Pat Wood III is the past Chairman of the Federal Energy Regulatory Commission (FERC) and of the Public Utility Commission of Texas (PUCT). The son of a small businessman, Pat has been a forceful advocate throughout his career for robust infrastructure and for customer-centered, technology-unleashing competition.

Today, as CEO of the Hunt Energy Network, Pat and his team are shaping the dependable, decarbonized, democratized, decentralized, diverse and digitalized future of the power grid.  By the end of 2028, the team expects to have a 1000 MW portfolio of distributed batteries and peaking generation assets attached to the Texas power grid.

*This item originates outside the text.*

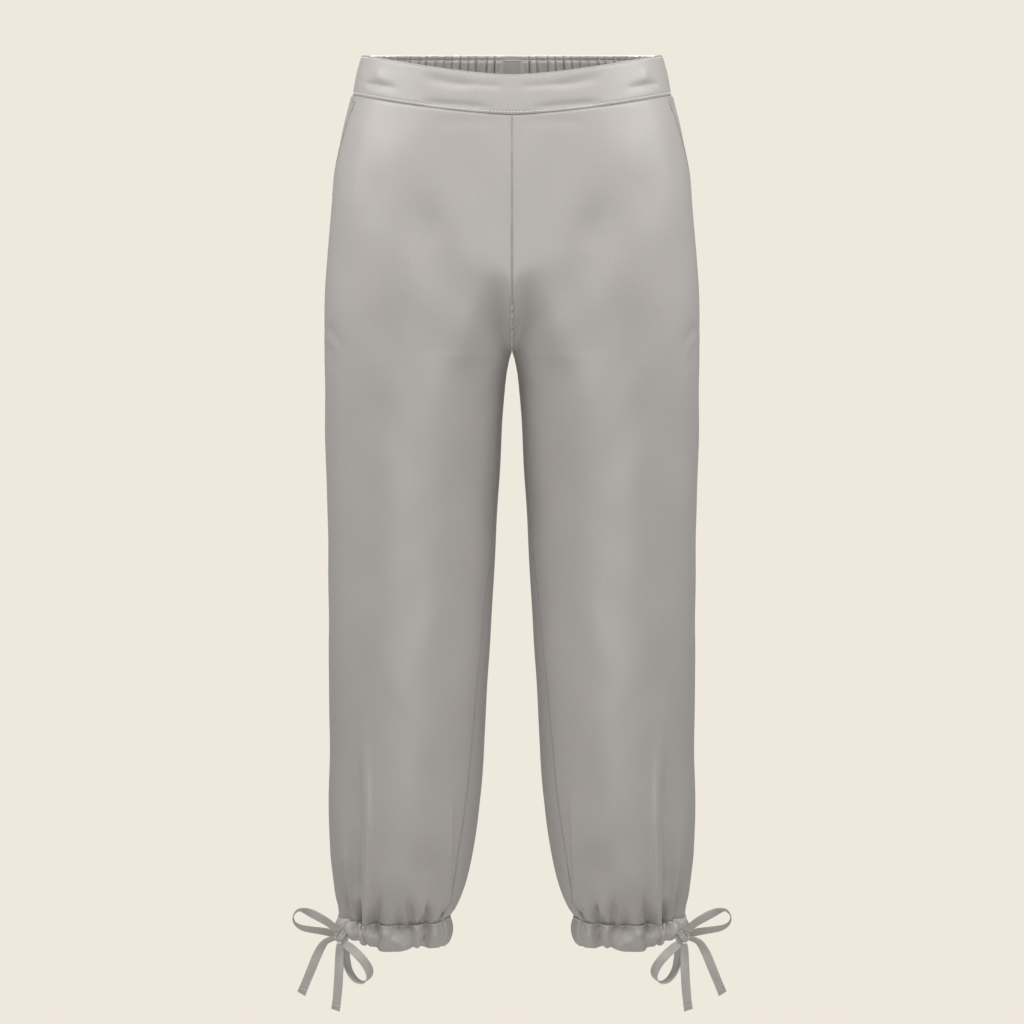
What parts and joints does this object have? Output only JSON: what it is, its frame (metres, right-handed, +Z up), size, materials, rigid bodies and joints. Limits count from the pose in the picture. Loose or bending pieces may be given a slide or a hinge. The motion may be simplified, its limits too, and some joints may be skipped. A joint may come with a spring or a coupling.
{
  "type": "trousers",
  "caption": "Loose satin trousers with a smooth front waistband, a gathered elastic back waistband, slant side pockets and gathered ankle casings tied with flat bows.",
  "frame": {"origin": "centre of the waist opening, level with the top edge of the waistband at the sides, where the trousers are held", "axes": "+Z up towards the waist, +X towards the wearer's left, +Y towards the back, so the front faces -Y"},
  "size_m": [0.4648, 0.2585, 1.0144],
  "materials": {
    "satin": "soft satin sheen, warm light grey",
    "satin_band": "soft satin sheen, slightly lighter, gathered behind",
    "tape": "flat satin tape, edges folded in"
  },
  "bodies": {
    "root": {"front_left": "satin", "back_left": "satin", "cuff_left": "satin", "front_right": "satin", "back_right": "satin", "cuff_right": "satin", "waistband_front": "satin_band", "waistband_back": "satin_band", "tie_left_knot": "tape", "tie_left_loop_upper": "tape", "tie_left_loop_lower": "tape", "tie_left_tail_outer": "tape", "tie_left_tail_inner": "tape", "tie_right_knot": "tape", "tie_right_loop_upper": "tape", "tie_right_loop_lower": "tape", "tie_right_tail_outer": "tape", "tie_right_tail_inner": "tape"}
  },
  "joints": []
}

Pat has served as a director of a number of public energy companies: independent power producer Dynegy (Board chairman); solar pioneer SunPower (lead independent director), modular nuclear generation (NuScale) sponsor Spring Valley Acquisition Corp., natural gas producer Memorial Resource Development, and infrastructure contractor Quanta Services.  Pat is chairman of the board of Luma Energy, overseeing the Quanta-ATCO joint venture to rebuild and operate the Puerto Rico utility system.

In 1995, Governor George W. Bush named Pat to head the PUCT with a mandate to inject competition into the state’s regulated utilities. The resulting restructured Texas electric market has improved customer service and cost, yielded innovative technology and service offerings, and attracted high infrastructure investment, including the nation’s largest transmission project (the 2008-2013 CREZ buildout) and the nation’s most significant wind/solar/storage buildout. 

During his four years at the helm of the FERC, under President George W. Bush, Pat led the responses to the 2000-2001 California energy crisis, the bankruptcy of Enron, and the 2003 North American power blackout. By the end of his term, over two-thirds of the nation was served by the reliable, organized wholesale power markets FERC championed.  

Pat holds a B.S. degree (civil engineering) from Texas A&M University and a J.D. from Harvard Law School. He, and his wife, Kathleen, are raising four sons, and there is never a dull moment.